Structured object records
━━━━━━

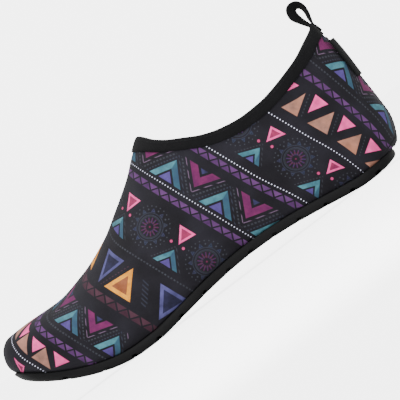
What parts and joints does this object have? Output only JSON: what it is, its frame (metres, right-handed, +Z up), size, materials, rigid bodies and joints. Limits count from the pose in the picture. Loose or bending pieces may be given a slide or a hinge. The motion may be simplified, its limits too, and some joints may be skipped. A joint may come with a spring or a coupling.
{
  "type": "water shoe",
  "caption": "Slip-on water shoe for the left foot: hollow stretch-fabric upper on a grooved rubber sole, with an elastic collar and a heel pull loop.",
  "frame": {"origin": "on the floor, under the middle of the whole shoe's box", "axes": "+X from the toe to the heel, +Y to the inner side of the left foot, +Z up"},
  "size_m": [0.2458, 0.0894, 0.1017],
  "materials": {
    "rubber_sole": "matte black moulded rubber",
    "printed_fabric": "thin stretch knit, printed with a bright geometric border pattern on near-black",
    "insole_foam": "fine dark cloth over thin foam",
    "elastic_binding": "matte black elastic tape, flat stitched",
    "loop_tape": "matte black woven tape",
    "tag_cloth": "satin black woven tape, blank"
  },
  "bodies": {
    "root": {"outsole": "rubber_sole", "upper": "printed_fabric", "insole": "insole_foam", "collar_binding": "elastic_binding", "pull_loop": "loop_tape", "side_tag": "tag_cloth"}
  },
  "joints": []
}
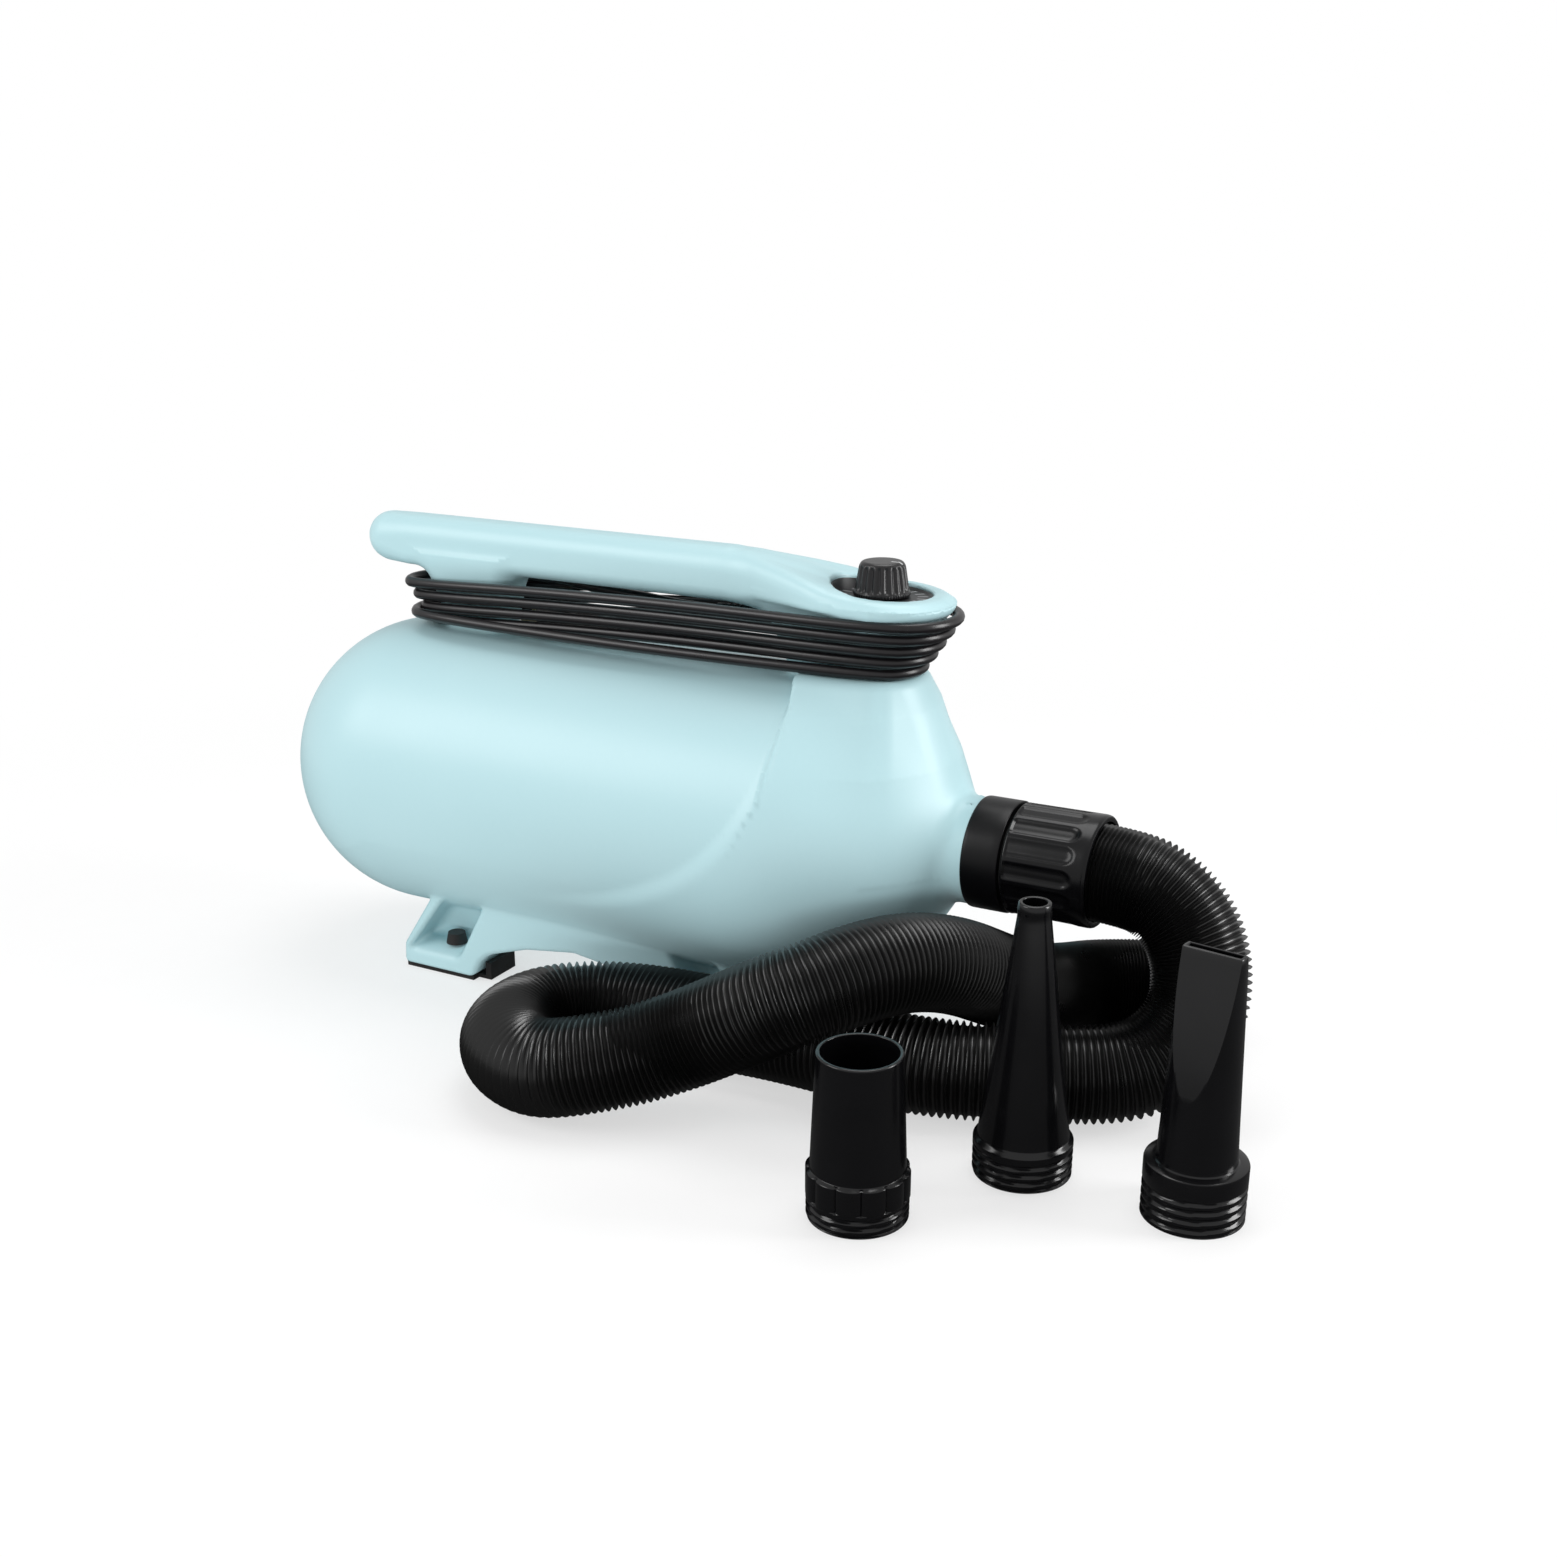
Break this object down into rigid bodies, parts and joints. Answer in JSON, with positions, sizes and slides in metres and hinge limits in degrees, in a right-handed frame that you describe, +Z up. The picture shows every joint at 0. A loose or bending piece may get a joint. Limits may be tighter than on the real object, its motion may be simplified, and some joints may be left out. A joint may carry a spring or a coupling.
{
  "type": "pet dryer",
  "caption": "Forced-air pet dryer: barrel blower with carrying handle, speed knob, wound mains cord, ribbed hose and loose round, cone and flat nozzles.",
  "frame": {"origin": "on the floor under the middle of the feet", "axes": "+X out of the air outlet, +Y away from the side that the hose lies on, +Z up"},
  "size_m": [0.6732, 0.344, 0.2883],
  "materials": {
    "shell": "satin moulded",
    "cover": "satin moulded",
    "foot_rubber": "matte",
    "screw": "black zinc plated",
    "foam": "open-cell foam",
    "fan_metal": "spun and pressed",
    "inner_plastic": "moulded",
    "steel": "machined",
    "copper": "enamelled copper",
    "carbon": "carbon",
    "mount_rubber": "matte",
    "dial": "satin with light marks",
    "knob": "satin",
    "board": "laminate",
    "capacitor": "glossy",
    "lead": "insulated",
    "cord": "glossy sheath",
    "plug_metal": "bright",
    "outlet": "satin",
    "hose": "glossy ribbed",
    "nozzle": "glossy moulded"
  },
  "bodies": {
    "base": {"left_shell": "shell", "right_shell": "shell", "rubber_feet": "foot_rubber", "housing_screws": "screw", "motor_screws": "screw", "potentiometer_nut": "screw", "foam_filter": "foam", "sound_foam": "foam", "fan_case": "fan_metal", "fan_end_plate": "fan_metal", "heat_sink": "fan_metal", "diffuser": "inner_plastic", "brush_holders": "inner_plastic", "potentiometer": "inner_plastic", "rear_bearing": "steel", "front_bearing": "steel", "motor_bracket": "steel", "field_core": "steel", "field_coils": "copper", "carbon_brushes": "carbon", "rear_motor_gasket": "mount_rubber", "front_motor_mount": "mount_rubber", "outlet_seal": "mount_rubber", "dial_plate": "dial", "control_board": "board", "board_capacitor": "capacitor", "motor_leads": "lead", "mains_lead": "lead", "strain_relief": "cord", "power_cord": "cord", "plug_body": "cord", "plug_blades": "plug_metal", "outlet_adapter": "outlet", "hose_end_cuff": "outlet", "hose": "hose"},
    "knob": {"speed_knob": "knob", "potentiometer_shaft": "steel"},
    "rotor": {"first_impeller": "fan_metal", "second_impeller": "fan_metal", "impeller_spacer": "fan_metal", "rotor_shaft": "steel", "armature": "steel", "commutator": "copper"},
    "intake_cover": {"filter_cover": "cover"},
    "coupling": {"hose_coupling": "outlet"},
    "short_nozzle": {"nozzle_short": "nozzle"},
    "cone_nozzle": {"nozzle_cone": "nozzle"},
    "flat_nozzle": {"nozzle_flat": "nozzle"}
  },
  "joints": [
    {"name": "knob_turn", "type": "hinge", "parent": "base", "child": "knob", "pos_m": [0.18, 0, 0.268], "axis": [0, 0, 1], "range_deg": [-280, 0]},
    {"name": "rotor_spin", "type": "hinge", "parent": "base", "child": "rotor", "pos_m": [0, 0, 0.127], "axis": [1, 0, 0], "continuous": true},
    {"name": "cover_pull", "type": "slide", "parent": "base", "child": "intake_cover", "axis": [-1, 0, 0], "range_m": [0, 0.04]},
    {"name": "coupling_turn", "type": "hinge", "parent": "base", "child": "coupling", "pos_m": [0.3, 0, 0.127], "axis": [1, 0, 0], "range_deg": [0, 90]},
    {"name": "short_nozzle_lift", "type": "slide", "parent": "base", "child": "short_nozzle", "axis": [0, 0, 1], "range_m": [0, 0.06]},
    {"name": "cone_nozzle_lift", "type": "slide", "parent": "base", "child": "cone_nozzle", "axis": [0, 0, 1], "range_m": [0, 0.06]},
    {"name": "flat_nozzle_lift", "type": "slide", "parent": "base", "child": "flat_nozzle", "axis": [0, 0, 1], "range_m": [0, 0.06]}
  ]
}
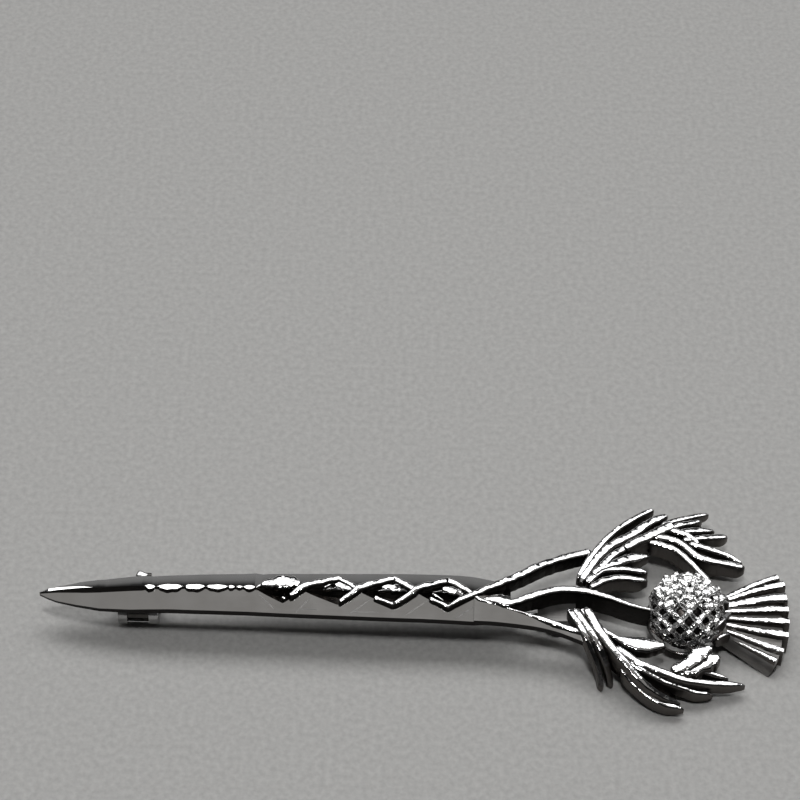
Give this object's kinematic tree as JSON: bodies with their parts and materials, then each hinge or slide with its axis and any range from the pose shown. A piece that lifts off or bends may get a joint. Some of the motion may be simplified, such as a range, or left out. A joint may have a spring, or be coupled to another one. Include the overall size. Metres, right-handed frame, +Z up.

━━━━━━

What you will do
Using the material above, gather every line that includes "parts".

Task answer
What parts and joints does this object have? Output only JSON: what it is, its frame (metres, right-handed, +Z up), size, materials, rigid bodies and joints. Limits count from the pose in the picture. Loose or bending pieces may be given a slide or a hinge. The motion may be simplified, its limits too, and some joints may be skipped. A joint may come with a spring or a coupling.
Break this object down into rigid bodies, parts and joints. Answer in JSON, with positions, sizes and slides in metres and hinge limits in degrees, in a right-handed frame that you describe, +Z up. The picture shows every joint at 0. A loose or bending piece may get a joint. Limits may be tighter than on the real object, its motion may be simplified, and some joints may be left out. A joint may carry a spring or a coupling.
Give this object's kinematic tree as JSON: bodies with their parts and materials, then each hinge or slide with its axis and any range from the pose shown. A piece that lifts off or bends may get a joint. Some of the motion may be simplified, such as a range, or left out. A joint may have a spring, or be coupled to another one. Include the overall size. Metres, right-handed frame, +Z up.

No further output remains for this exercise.